The sets scream backlot and green-screen projections, and the plot is a knot of messy shoestrings of barely connected ideas about a mole in MIB, a sinister cosmic force called the Hive, and an uber-destructive whatzit coveted by a couple of breakdancing alien assassins (played by French performance artists Laurent and Larry Bourgeois, identical twins who won, as an act called Les Twins, season one of NBC’s World of Dance in 2017).

Emma Thompson
Liam Neeson is High T, the head of MIB’s London branch, and Emma Thompson reprises her role from 2012’s MIB 3 as Agent O, the head of the agency’s American division.
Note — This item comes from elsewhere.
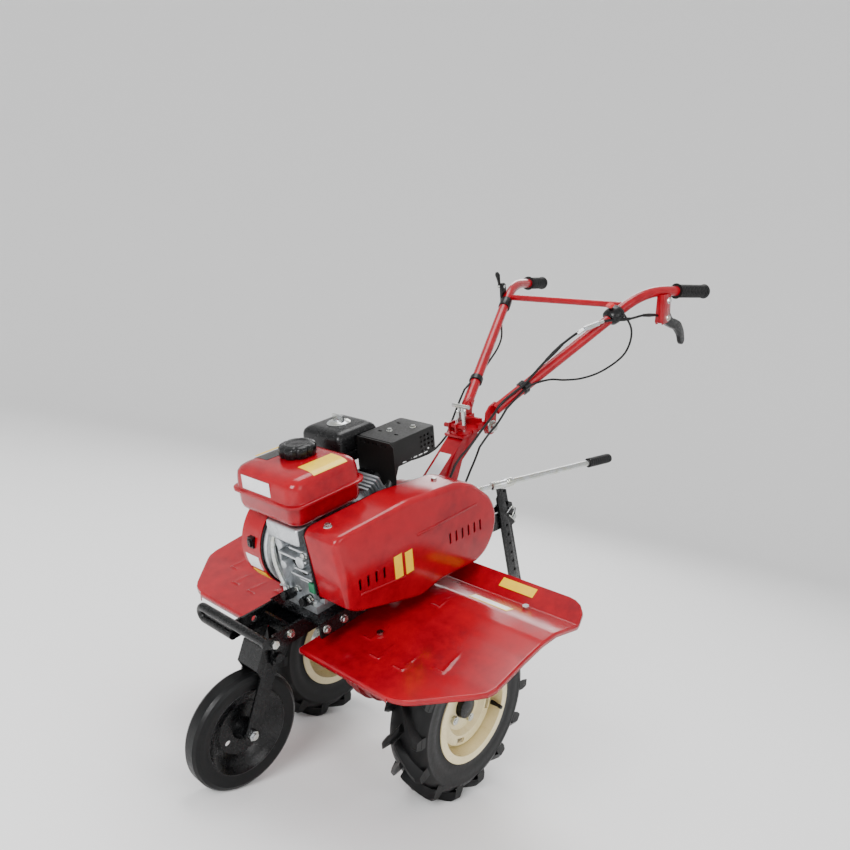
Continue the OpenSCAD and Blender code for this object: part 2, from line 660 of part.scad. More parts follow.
// ---- Fenders ----
module fender_profile(t) {
    polygon([[-286, 241], [-160, 241], [-60, 251], [0, 254], [50, 249], [128, 223], [180, 247],
        [180, 247 + t], [128, 223 + t], [50, 249 + t], [0, 254 + t], [-60, 251 + t],
        [-160, 241 + t], [-286, 241 + t]]);
}
module fender_plan() {
    polygon([[60, -286], [310, -286], [334, -280], [356, -264], [436, -184], [450, -166], [fender_x, -148],
        [fender_x, 138], [448, 160], [430, 174], [410, 180], [60, 180]]);
}
module fender() {
    difference() {
        intersection() {
            translate([0, 0, 200]) linear_extrude(80) fender_plan();
            plate_x(50, fender_x + 10) fender_profile(fender_t);
        }
        for (p = [[162, -155], [341, 110]]) translate([p[0], p[1], 200]) cylinder(r = 4.3, h = 80);
        both_notch();
    }
    translate([60, -285, 228]) cube([255, 2.5, 14]);
    for (y = [-120, 60]) translate([rail_w / 2 + 0.2, y, 236]) fender_stay();
}
module both_notch() { translate([55, -60, 215]) cube([46, 190, 60]); }
module fender_stay() {
    translate([0, 0, 28]) cube([4, 24, 34]);
    translate([0, 0, 10]) cube([120, 24, 3]);
    translate([0, 0, 10]) cube([4, 24, 30]);
}
module fender_left() { color("#b3101f") stand() fender(); }
module fender_right() { color("#b3101f") stand() mirror([1, 0, 0]) fender(); }
module frame_bolts() { color("#cfd2d5") stand() {
    both_sides() for (p = [[162, -155, 245], [341, 110, 234.8]]) translate(p) cylinder(r = 8, h = 5, $fn = 6);
    for (y = foot_y, x = foot_x) translate([x, y, 322.1]) cylinder(r = 7, h = 7, $fn = 6);
    both_sides() for (y = [-44, 40]) hex_x([y, 281], 9, rail_w / 2 + 0.1, rail_w / 2 + 7);
    hex_x([-345, 287], 9, rail_w / 2 + 6.1, rail_w / 2 + 13);
    for (y = [-250, -204, -150]) hex_x([y, 288], 8, 110.1, 116);
} }

// ---- Column, head, handlebar ----
module handlebar_column() { color("#b3101f") stand() difference() {
    union() {
        plate_x(-column_half, column_half) difference() {
            polygon([[130, 400], [142, 383], [292, 488], [312, column_top - 6], [366, column_top - 6],
                [366, 486], [300, 446], [276, 401], [236, 352], [176, 316]]);
            case_outline(6.3);
        }
        translate([-30, 300, column_top - 6]) cube([60, 68, 6]);
        translate([20, 226, 353]) cube([14, 90, 16]);
        rod(rod_at(20), rod_at(50), 11);
    }
    rod(rod_at(-40), rod_at(90), 6 + run);
    plate_x(-column_half + 3, column_half - 3) polygon([[200, 405], [294, 480], [318, column_top - 9],
        [360, column_top - 9], [360, 489], [296, 450], [272, 404], [234, 358], [210, 345]]);
    translate([0, swing_y, 460]) cylinder(r = 8 + run, h = 60);
} }
module column_head() { color("#a00f1d") stand() difference() {
    union() {
        translate([0, swing_y, column_top + 0.3]) cylinder(r = 33, h = 8);
        translate([-36, swing_y, column_top + 0.3]) cube([72, 60, 8]);
        both_sides() plate_x(30, 36) polygon([[355, column_top + 0.3], [355, 526], [424, 526], [424, 492],
            [388, 490], [382, column_top + 0.3]]);
        translate([-30.5, 372, 516]) cube([61, 8, 18]);
        translate([-13, 296, 516]) cube([4, 26, 24]);
        translate([9, 296, 516]) cube([4, 26, 24]);
        rod_x([306, 530], 6, -30, 30);
    }
    translate([0, swing_y, column_top - 5]) cylinder(r = 8 + run, h = 40);
    rod_x(tilt_pin, 8 + run, -60, 60);
} }
module swing_clamp() { color("#c6cacd") stand() translate([0, swing_y, 0]) {
    translate([0, 0, 486]) cylinder(r = 8, h = 44);
    translate([0, 0, column_top + 8.6]) cylinder(r = 12, h = 46);
    translate([-26, 0, 574]) rotate([0, 90, 0]) cylinder(r = 5, h = 52);
    translate([0, 0, 560]) cylinder(r = 7, h = 12);
    translate([0, 0, 482]) cylinder(r = 13, h = 8, $fn = 6);
} }
module bar_lug() {
    plate_x(37, 43) {
        link2d(tilt_pin, 22, [398, 540], 18);
        link2d([398, 540], 18, [424, 553], 14);
    }
}
module handlebar_tubes() { color("#c8142a") stand() {
    both_sides() {
        rod_chain([bar_start, bar_bend, bar_level, bar_end], bar_r);
        bar_lug();
    }
    translate([236, 925, 717]) cube([22, 34, 50]);
    for (x = [236, 253]) plate_x(x, x + 5) link2d([948, 700], 11, [942, 726], 16);
    rod_x([948, 700], 4 - run, 230, 262);
    plate_x(-215, -204) link2d([812, 756], 13, [812, 788], 9);
    rod_x([812, 788], 4 - run, -228, -204);
    rod([-bar_half + 4, 822, 754], [bar_half - 4, 822, 754], 9);
    rod_x(tilt_pin, 8, -56, 56);
    both_sides() hex_x(tilt_pin, 13, 43, 54);
} }
grip_dir = unit(bar_end - bar_level);
module handle_grips() { color("#121314") stand() both_sides() difference() {
    rod(bar_end - 128 * grip_dir, bar_end + 6 * grip_dir, 19);
    rod(bar_end - 130 * grip_dir, bar_end, bar_r);
} }
module on_bar(d) {
    translate(bar_start + d * bar_dir)
        rotate([0, acos(bar_dir[2]), atan2(bar_dir[1], bar_dir[0])]) children();
}
module switch_box() { color("#161718") stand() on_bar(switch_d) difference() {
    translate([-32, -20, -20]) cube([52, 40, 40]);
    translate([0, 0, -30]) cylinder(r = bar_r, h = 60);
    translate([-34, -9.5, -8]) cube([8, 19, 16]);
} }
module stop_rocker() { color("#c8142a") stand()
    on_bar(switch_d) translate([-36, -9, -7]) cube([7.5, 18, 14]);
}
module clutch_lever() { color("#141516") stand() difference() {
    union() {
        plate_x(242, 252) link2d([948, 700], 12, [962, 690], 12);
        plate_x(242, 252) link2d([962, 690], 12, [1010, 672], 8);
        plate_x(242, 252) link2d([1010, 672], 8, [1050, 612], 7);
    }
    rod_x([948, 700], 4, 230, 260);
} }
module throttle_lever() { color("#182320") stand() difference() {
    union() {
        plate_x(-224, -218) link2d([812, 788], 8, [800, 835], 11);
        rod_x([812, 788], 10, -224, -215.5);
    }
    rod_x([812, 788], 4, -230, -210);
} }

// ---- Rear: gear lever, hitch and depth stake ----
rod_start = [34, 268, 366];
rod_tip = [176, 772, 322];
rod_len = norm(rod_tip - rod_start);
function rod_at(d) = rod_start + d * unit(rod_tip - rod_start);
module gear_lever() { color("#b9bdc0") stand() {
    rod(rod_start, rod_at(rod_len - 70), 6);
    rod(rod_at(100), rod_at(165), 9);
    rod(rod_at(rod_len - 74), rod_tip, 13);
} }
module stake_frame() { translate(stake_root) rotate([stake_lean, 0, 0]) children(); }
module hitch_socket() { color("#131415") stand() difference() {
    union() {
        stake_frame() translate([-17, -17, -34]) cube([34, 34, 68]);
        both_sides() plate_x(16.5, 23.5)
            polygon([[168, 222], [510, 184], [520, 226], [330, 262], [172, 300]]);
        rod_x([300, 232], 14, -18, 18);
        translate([-20, 172, 236]) cube([40, 6, 44]);
    }
    stake_frame() translate([-stake_w / 2 - clear, -stake_w / 2 - clear, -60])
        cube([stake_w + 2 * clear, stake_w + 2 * clear, 120]);
    rod_x([300, 232], 8, -30, 30);
    rod_x(stake_hole, 4 + run, -30, 30);
} }
module depth_stake() { color("#101112") stand() stake_frame() difference() {
    translate([-stake_w / 2, -stake_w / 2, -250]) cube([stake_w, stake_w, 340]);
    for (z = [-200 : 40 : 80]) translate([-20, 0, z]) rotate([0, 90, 0]) cylinder(r = 4.1, h = 40);
    translate([-20, -stake_w / 2 - 1, 92]) rotate([-30, 0, 0]) cube([40, 40, 20]);
} }
module stake_pin() { color("#c6cacd") stand() stake_frame() {
    translate([-26, 0, 0]) rotate([0, 90, 0]) cylinder(r = 4, h = 58);
    translate([30, 0, 0]) rotate([0, 90, 0]) cylinder(r = 7, h = 3);
} }

// ---- Control cables ----
lower_route = [[-29, 300, 476], [-31, 240, 470], [-40, 180, 474], [-62, 120, 488], [-70, 30, 492]];
upper_route = [[66, 440, 590], [80, 496, 622], [112, 580, 668], [140, 650, 702], [152, 690, 722]];
module lower_cables() { color("#101010") stand() cord(lower_route, 3, 5); }
module upper_cables() { color("#101010") stand() cord(upper_route, 3, 5); }

base_frame();
front_bumper();
gear_case_left();
gear_case_right();
frame_bolts();
shaft_bearings();
drive_chain();
crankcase();
crankcase_cover();
cylinder_head();
valve_cover();
blower_housing();
recoil_cover();
fuel_tank();
air_filter_base();
air_filter_cover();
carburettor();
muffler();
muffler_guard();
belt_cover();
belt_backplate();
drive_belt();
fender_left();
fender_right();
handlebar_column();
hitch_socket();
lower_cables();
axle_shaft();
wheel_rims();
tyre_left();
tyre_right();
wheel_hubs();
counter_gear();
input_shaft();
gearbox_pulley();
crankshaft();
flywheel();
engine_pulley();
idler_arm();
idler_roller();
front_fork();
front_axle();
front_rim();
front_tyre();
column_head();
swing_clamp();
handlebar_tubes();
handle_grips();
upper_cables();
switch_box();
clutch_lever();
throttle_lever();
stop_rocker();
engine_switch();
fuel_cap();
filter_nut();
gear_lever();
depth_stake();
stake_pin();
starter_grip();
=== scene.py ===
"""A two-wheel walking cultivator: engine, belt drive, drive tyres, fenders and handlebar.

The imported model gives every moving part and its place. This script dresses those parts in
procedural finishes and builds the pressed, moulded and bent pieces in finer form.
"""
import json
import logging
import math
from collections.abc import Callable, Iterable, Sequence
from dataclasses import dataclass
from enum import Enum

import bmesh
import bpy
from mathutils import Matrix, Vector

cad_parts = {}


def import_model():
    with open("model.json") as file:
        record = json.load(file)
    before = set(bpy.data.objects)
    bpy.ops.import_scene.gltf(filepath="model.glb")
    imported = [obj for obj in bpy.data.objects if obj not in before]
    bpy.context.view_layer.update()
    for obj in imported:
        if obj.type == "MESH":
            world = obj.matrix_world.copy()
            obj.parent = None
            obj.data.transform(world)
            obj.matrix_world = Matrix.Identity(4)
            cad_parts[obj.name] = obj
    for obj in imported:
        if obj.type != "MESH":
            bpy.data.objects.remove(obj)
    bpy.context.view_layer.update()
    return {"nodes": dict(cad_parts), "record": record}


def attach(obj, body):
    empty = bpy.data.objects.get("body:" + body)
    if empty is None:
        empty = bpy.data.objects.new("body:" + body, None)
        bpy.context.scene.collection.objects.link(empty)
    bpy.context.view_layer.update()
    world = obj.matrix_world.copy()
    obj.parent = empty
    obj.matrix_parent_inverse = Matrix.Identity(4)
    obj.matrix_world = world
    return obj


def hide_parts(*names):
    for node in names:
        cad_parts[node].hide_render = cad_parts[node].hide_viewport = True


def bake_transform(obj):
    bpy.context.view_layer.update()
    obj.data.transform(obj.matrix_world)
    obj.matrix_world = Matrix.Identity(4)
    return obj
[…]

Rebecca Ferguson plays Riza, a sadistic alien arms dealer—with an extra set of arms.
But a little computer-animated alien character, the pocket-sized Pawney (voiced by Kumail Nanjiani), steals the show. He gets the best lines and the snappiest jokes, and the movie’s energy surges whenever he’s on the screen.
Mostly, though, MIB: International strands its cast and its franchise with a script that feels stale and cookie-cutter, underwhelming F/X, a messy, meandering plot and a shortage of the crisp, feisty zip and zing that made the original movie so much gosh-darn fun.

Kumail Nanjiani provides the voice of Pawny
There are homages and in-jokes pointing to the franchise’s past, aliens of every shape and size, and lots of shiny, E.T.-zapping guns and weaponry. When Neeson’s character notes the “intergalactic refugees seeking protection on Earth,” it’s difficult to dismiss the connection to real-world refugees. And the vehicles! One car is an arsenal of hidden defensive hardware; subway trains transform into sleek, interdimensional trams; H and M soar around on a jet cycle that, with the push of a button, leaps into hyperspace.
And speaking of leaping, there’s the issue of a woman breaking the glass ceiling and eagerly jumping into a legion of men—the Men in Black. It only took, what, 22 years? Early in her recruitment process, Molly (Tessa Thompson) asks O (Emma Thompson) why they aren’t called Women in Black.
“Don’t start,” O cuts her off. “I’ve had the conversation.” In other words, the MIB patriarchy is solid, established, entrenched—and it is what it is. It’s a man’s world, a boy’s club—and a film franchise that’s already earned some $1.65 billion with “Men” in the title.
But Tessa Thompson enthusiastically makes her “M” mark.
In the end, she’s in the driver’s seat, quite literally—proving M can not only pilot H’s car, but that Thompson can also take control of Hemworth’s summer-blockbuster movie.
“I’m smart, I’m motivated and I look good in black,” M says. Yep, she sure is and she certainly does, especially in a movie that needs all the drive she can give it.